▶ **DATA BLOCK**:
•••••

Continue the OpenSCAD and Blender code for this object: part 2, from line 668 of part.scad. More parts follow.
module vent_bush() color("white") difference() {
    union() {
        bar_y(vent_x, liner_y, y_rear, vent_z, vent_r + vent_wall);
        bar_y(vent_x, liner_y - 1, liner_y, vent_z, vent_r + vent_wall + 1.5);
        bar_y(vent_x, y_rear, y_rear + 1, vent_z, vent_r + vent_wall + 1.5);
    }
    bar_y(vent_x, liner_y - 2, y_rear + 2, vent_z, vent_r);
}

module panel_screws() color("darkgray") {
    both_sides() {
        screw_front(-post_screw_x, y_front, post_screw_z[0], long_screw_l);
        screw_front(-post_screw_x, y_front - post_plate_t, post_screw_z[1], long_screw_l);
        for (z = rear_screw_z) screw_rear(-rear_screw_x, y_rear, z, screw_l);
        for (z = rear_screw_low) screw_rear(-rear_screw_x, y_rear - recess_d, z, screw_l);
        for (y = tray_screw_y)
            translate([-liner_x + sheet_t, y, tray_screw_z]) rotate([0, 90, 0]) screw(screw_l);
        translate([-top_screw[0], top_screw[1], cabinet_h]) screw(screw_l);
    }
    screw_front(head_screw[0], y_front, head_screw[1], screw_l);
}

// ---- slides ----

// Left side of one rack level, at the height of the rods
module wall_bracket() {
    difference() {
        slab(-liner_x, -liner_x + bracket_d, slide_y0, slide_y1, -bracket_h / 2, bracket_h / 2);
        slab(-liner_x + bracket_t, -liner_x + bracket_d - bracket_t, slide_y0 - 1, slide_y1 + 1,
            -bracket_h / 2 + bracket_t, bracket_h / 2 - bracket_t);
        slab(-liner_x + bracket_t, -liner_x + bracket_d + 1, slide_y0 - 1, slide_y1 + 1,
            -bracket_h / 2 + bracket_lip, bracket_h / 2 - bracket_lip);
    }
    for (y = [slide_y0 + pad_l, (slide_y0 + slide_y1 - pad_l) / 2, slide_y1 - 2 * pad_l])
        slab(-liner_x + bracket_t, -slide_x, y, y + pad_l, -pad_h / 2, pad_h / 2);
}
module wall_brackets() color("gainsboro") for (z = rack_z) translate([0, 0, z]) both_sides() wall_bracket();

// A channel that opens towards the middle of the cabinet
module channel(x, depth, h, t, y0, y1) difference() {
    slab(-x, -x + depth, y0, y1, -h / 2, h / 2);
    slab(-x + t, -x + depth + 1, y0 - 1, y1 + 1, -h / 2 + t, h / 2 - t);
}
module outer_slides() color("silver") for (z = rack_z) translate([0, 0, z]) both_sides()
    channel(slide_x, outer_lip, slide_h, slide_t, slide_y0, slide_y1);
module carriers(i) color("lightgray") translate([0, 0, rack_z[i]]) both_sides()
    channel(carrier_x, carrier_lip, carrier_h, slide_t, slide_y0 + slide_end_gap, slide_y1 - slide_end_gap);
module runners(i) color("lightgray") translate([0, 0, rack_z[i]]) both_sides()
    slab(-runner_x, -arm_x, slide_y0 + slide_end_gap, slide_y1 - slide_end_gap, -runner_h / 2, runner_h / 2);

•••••

▶ **AIM**: Output all of the data above without any alteration.

▶ **RESULT OF THIS EXERCISE**:
Continue the OpenSCAD and Blender code for this object: part 2, from line 668 of part.scad. More parts follow.
module vent_bush() color("white") difference() {
    union() {
        bar_y(vent_x, liner_y, y_rear, vent_z, vent_r + vent_wall);
        bar_y(vent_x, liner_y - 1, liner_y, vent_z, vent_r + vent_wall + 1.5);
        bar_y(vent_x, y_rear, y_rear + 1, vent_z, vent_r + vent_wall + 1.5);
    }
    bar_y(vent_x, liner_y - 2, y_rear + 2, vent_z, vent_r);
}

module panel_screws() color("darkgray") {
    both_sides() {
        screw_front(-post_screw_x, y_front, post_screw_z[0], long_screw_l);
        screw_front(-post_screw_x, y_front - post_plate_t, post_screw_z[1], long_screw_l);
        for (z = rear_screw_z) screw_rear(-rear_screw_x, y_rear, z, screw_l);
        for (z = rear_screw_low) screw_rear(-rear_screw_x, y_rear - recess_d, z, screw_l);
        for (y = tray_screw_y)
            translate([-liner_x + sheet_t, y, tray_screw_z]) rotate([0, 90, 0]) screw(screw_l);
        translate([-top_screw[0], top_screw[1], cabinet_h]) screw(screw_l);
    }
    screw_front(head_screw[0], y_front, head_screw[1], screw_l);
}

// ---- slides ----

// Left side of one rack level, at the height of the rods
module wall_bracket() {
    difference() {
        slab(-liner_x, -liner_x + bracket_d, slide_y0, slide_y1, -bracket_h / 2, bracket_h / 2);
        slab(-liner_x + bracket_t, -liner_x + bracket_d - bracket_t, slide_y0 - 1, slide_y1 + 1,
            -bracket_h / 2 + bracket_t, bracket_h / 2 - bracket_t);
        slab(-liner_x + bracket_t, -liner_x + bracket_d + 1, slide_y0 - 1, slide_y1 + 1,
            -bracket_h / 2 + bracket_lip, bracket_h / 2 - bracket_lip);
    }
    for (y = [slide_y0 + pad_l, (slide_y0 + slide_y1 - pad_l) / 2, slide_y1 - 2 * pad_l])
        slab(-liner_x + bracket_t, -slide_x, y, y + pad_l, -pad_h / 2, pad_h / 2);
}
module wall_brackets() color("gainsboro") for (z = rack_z) translate([0, 0, z]) both_sides() wall_bracket();

// A channel that opens towards the middle of the cabinet
module channel(x, depth, h, t, y0, y1) difference() {
    slab(-x, -x + depth, y0, y1, -h / 2, h / 2);
    slab(-x + t, -x + depth + 1, y0 - 1, y1 + 1, -h / 2 + t, h / 2 - t);
}
module outer_slides() color("silver") for (z = rack_z) translate([0, 0, z]) both_sides()
    channel(slide_x, outer_lip, slide_h, slide_t, slide_y0, slide_y1);
module carriers(i) color("lightgray") translate([0, 0, rack_z[i]]) both_sides()
    channel(carrier_x, carrier_lip, carrier_h, slide_t, slide_y0 + slide_end_gap, slide_y1 - slide_end_gap);
module runners(i) color("lightgray") translate([0, 0, rack_z[i]]) both_sides()
    slab(-runner_x, -arm_x, slide_y0 + slide_end_gap, slide_y1 - slide_end_gap, -runner_h / 2, runner_h / 2);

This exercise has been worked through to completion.